Given all the years of bad blood among Dave, Sammy, and Eddie, I was happy to live with that ’98 Gary show as my ultimate Van Halen concert experience. But this summer’s Sammy & Dave tour was something I knew I couldn’t miss. And though the guitarists were a couple of unknowns named Victor Johnson and Brian Young, not Eddie Van Halen, the show didn’t disappoint. Even if Sammy did as many solo tunes as he did Van Halen songs. Even if the most recent tune Dave sang came out in ’86. Even if I had to drive from New York City to Camden to see it.
The biggest problem at the beginning of the tour was figuring out who was going to headline. "Let’s flip for it," Dave suggested, and they agreed to alternate: Dave is headlining the Mansfield show, but it was Sammy’s turn in Camden. So the night began with Dave strolling on stage around 8 p.m. in a pink-and-black checkered suit, inviting the crowd to start enjoying happy hour as the drum intro to "Hot for Teacher" thundered behind him. And he was off, busting karate moves left and right, smiling devilishly, and hitting on chicks in the front row.
Dave may be one of the most notorious symbols of heavy-metal excess, but the most effective part of his show is its simplicity. No pyro, no keyboards, no costume changes — just four guys, a video screen, and 19 of the greatest rock tunes ever written. He sprayed whiskey on the crowd during "Mean Street"; he talked shit about a dude who threw a bottle at him during "So This Is Love?" The baton-twirling routine wasn’t the only trick up his sleeve: he revved his engine on the microphone during the supremely horny "Everybody Wants Some!!" and pulled off some elegant acoustic-guitar fingerpicking as a prelude to the showstopping "Ice Cream Man."
As for the band, well, the most accomplished guy on stage was bassist James LoMenzo, who played with White Lion in their heyday. But they sounded awesome, especially guitarist Brian Young, who was recently plucked from the long-running Hollywood–based Van Halen tribute band the Atomic Punks. He was the only instrumentalist to play a solo all night, and that may have been the biggest difference between this tour and a real VH show, where Eddie, bassist Michael Anthony, and drummer Alex Van Halen get 10 minutes each. It takes a bigger diehard than I am to complain about a missing drum solo, but Young’s spot was short and sweet, featuring clever improvisations on some of Eddie’s most popular themes.

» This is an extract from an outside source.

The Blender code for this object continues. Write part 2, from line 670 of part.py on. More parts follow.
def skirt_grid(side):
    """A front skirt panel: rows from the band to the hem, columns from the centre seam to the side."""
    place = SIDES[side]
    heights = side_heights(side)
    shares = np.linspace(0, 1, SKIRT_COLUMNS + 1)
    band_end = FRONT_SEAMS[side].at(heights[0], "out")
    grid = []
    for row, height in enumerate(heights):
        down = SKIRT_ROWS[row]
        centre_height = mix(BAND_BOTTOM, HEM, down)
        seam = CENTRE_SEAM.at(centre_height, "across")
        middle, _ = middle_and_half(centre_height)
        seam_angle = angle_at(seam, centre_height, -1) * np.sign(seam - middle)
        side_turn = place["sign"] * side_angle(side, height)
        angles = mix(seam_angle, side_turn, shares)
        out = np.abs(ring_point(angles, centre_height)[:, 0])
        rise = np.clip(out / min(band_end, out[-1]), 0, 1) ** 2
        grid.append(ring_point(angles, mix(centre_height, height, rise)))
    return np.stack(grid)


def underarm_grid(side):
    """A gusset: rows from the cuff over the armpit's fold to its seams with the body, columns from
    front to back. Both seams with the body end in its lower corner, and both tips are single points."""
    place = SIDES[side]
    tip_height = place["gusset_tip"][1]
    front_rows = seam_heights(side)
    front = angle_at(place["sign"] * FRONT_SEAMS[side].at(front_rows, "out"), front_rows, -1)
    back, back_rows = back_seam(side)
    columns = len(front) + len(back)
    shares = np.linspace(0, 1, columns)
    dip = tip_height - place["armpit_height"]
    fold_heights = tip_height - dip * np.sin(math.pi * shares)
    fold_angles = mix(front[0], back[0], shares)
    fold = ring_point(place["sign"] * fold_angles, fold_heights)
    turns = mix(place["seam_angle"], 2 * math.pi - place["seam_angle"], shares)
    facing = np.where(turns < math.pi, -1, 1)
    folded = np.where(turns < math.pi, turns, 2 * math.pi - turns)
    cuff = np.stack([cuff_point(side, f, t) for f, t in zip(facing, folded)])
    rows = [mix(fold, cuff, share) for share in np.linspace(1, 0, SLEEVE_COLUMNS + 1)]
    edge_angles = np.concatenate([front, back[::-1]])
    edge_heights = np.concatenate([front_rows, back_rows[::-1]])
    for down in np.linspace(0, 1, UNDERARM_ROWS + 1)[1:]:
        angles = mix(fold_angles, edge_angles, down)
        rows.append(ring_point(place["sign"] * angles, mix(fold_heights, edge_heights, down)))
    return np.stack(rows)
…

At 54, Sammy is the dean of all Van Halen frontman, and also the one with the most distinguished solo career. Since leaving the band, he’s put together a new group of his own, released three albums, and toured incessantly. His endearing concert shtick includes hiring local strippers to serve him margaritas between songs and letting select fans watch the show on stage from behind the band. Last Saturday, he played way more VH songs than he did on his previous tour (which was recently documented on the Cabo Wabo Birthday Bash Tour home video) and still made plenty of time for his solo hits.

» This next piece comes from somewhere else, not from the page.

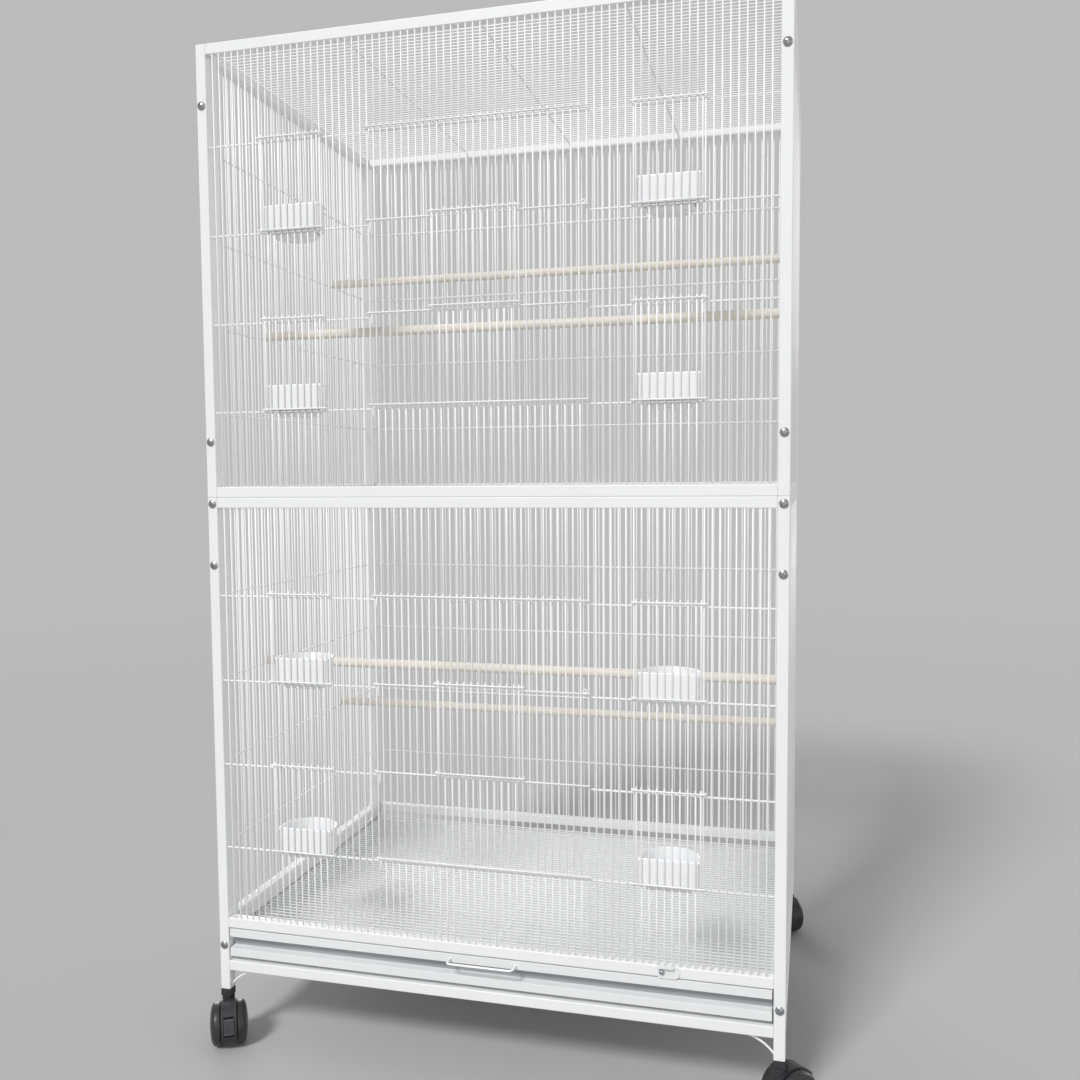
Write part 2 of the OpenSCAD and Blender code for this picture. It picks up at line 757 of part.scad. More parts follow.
module brake_lever() {
    w = slot_w - 1;
    drop = 18;
    t = 4;
    face = trail + hood_r + 1;
    difference() {
        union() {
            translate([-w / 2, face - t, lever_z - drop]) cube([w, t, drop]);
            translate([-w / 2, lever_y, lever_z - 3.5]) cube([w, face - lever_y, 5]);
            translate([-w / 2, lever_y, lever_z]) rotate([0, 90, 0]) cylinder(r = 3.5, h = w, $fn = 32);
        }
        translate([-w, lever_y, lever_z]) rotate([0, 90, 0]) cylinder(r = lever_pin + fit, h = 2 * w, $fn = 24);
        translate([-w / 2 + 3, face - 1, lever_z - drop + 5]) cube([w - 6, 2, drop - 11]);
    }
}

module caster_hood(i) {
    color(hood_plastic) at_caster(i) hood(i < 2);
}

module caster_wheels(i) {
    color(tyre_plastic) at_caster(i) wheels();
}

module caster_lever(i) {
    color("gray") at_caster(i) brake_lever();
}

color(coat) front_frame(upper_z, upper_screws);  // upper_front_frame
color(coat) rotate([0, 0, 180]) front_frame(upper_z, upper_screws);  // upper_back_frame
color(coat) side_frame(upper_z, upper_screws, -1);  // upper_left_frame
color(coat) side_frame(upper_z, upper_screws, 1);  // upper_right_frame
color(coat) front_frame(lower_z, lower_screws, true);  // lower_front_frame
color(coat) rotate([0, 0, 180]) front_frame(lower_z, lower_screws);  // lower_back_frame
color(coat) side_frame(lower_z, lower_screws, -1);  // lower_left_frame
color(coat) side_frame(lower_z, lower_screws, 1);  // lower_right_frame
color(coat) front_grille(upper_z);  // upper_front_grille
color(coat) front_grille(lower_z);  // lower_front_grille
color(coat) back_grille(upper_z);  // upper_back_grille
color(coat) back_grille(lower_z);  // lower_back_grille
color(coat) side_grille(upper_z, -1);  // upper_left_grille
color(coat) side_grille(lower_z, -1);  // lower_left_grille
color(coat) side_grille(upper_z, 1);  // upper_right_grille
color(coat) side_grille(lower_z, 1);  // lower_right_grille
ceiling_grille();
floor_grille();
tray_runners();
leg_braces();
leg_plugs();
screws();
cup_rings();
perch(upper_z, 3, perch_1_y);  // upper_back_perch
perch(upper_z, 2, perch_2_y);  // upper_front_perch
perch(lower_z, 3, perch_3_y);  // lower_front_perch
perch(lower_z, 2, perch_4_y);  // lower_back_perch
for (i = [0:7]) feeder_cup(i);
for (i = [0:7]) feeder_door(i);
main_door(upper_z);  // upper_main_door
main_door(lower_z);  // lower_main_door
inner_door(upper_z);  // upper_inner_door
inner_door(lower_z);  // lower_inner_door
tray();
tray_handle();
latch_tab();
caster_hood(0);  // front_left_hood
caster_hood(1);  // front_right_hood
caster_hood(2);  // back_left_hood
caster_hood(3);  // back_right_hood
caster_wheels(0);  // front_left_wheels
caster_wheels(1);  // front_right_wheels
caster_wheels(2);  // back_left_wheels
caster_wheels(3);  // back_right_wheels
caster_lever(0);  // left_brake_lever
caster_lever(1);  // right_brake_lever
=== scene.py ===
"""Dresses the indoor aviary's frame: round wires, square tubes, cups, dowels, tray and casters.

Metres, in the row frame: +X right, front towards -Y, +Z up, floor at z = 0.
"""

import json
import math

import bmesh
import bpy
from mathutils import Matrix, Vector


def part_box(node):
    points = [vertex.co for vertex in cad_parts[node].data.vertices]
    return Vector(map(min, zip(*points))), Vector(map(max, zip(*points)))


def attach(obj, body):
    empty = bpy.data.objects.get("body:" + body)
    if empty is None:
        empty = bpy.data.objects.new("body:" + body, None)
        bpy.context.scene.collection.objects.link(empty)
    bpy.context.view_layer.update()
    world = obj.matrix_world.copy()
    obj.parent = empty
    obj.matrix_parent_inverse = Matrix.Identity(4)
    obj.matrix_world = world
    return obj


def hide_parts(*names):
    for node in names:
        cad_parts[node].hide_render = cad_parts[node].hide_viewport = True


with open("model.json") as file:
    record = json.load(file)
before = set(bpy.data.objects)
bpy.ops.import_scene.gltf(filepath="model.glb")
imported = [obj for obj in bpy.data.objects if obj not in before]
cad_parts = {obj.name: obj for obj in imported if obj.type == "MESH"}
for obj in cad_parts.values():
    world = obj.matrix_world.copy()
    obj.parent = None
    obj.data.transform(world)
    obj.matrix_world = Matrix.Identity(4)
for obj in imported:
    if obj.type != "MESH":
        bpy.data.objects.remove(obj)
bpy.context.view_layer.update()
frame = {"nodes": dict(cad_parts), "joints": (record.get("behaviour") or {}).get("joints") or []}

MM = 0.001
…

Sammy had Dave beat in the T&A department: along with the scantily clad waitresses, he had cameras hunting for girls in the audience with their shirts up. The party really got started with the string of Van Halen tunes he did in the middle of the set. He mingled with his on-stage peanut gallery during "Why Can’t This Be Love," giving them hugs and passing the microphone around. And like Dave, who referred to his old mates as "the great Van Halen band," he stopped to wax nostalgic about the good old days. He introduced "Finish What Ya Started" with a story about writing songs in the middle of the night with Eddie when they used to be neighbors, then playfully quoted the legendary spoken-word interlude from Dave’s "Panama."
Sammy’s outfit is less of an overt Van Halen ripoff than Dave’s, at least from the look of it: guitarist Victor Johnson is a black dude with a shaved head, and bassist Mona was nicknamed the "first lady of rock" by Sammy. Sammy and Mona sang a gorgeous duet on "Eagles Fly," a ballad from his solo songbook that blossomed into a searing guitar solo by the Red Rocker himself. With that tender moment out of the way, the band started another volley of rock that culminated in Sammy’s smashing a huge tequila-bottle piñata over the stage during "Más Tequila."
Sammy brought the party to a raucous close with "Dreams," which kicked off with a shower of confetti and synthesizer. It’s one of the few Van Hagar songs even Roth devotees can get into — but by that point, there were no more partisans. As the on-stage fan-club members climbed down from their perch to dance next to the band, Sammy had one last thing to say: "We’d like to thank Diamond Dave for playing with us tonight. It’s been a fuckin’ great show." And for one moment, all was right in the oft-troubled Van Halen universe.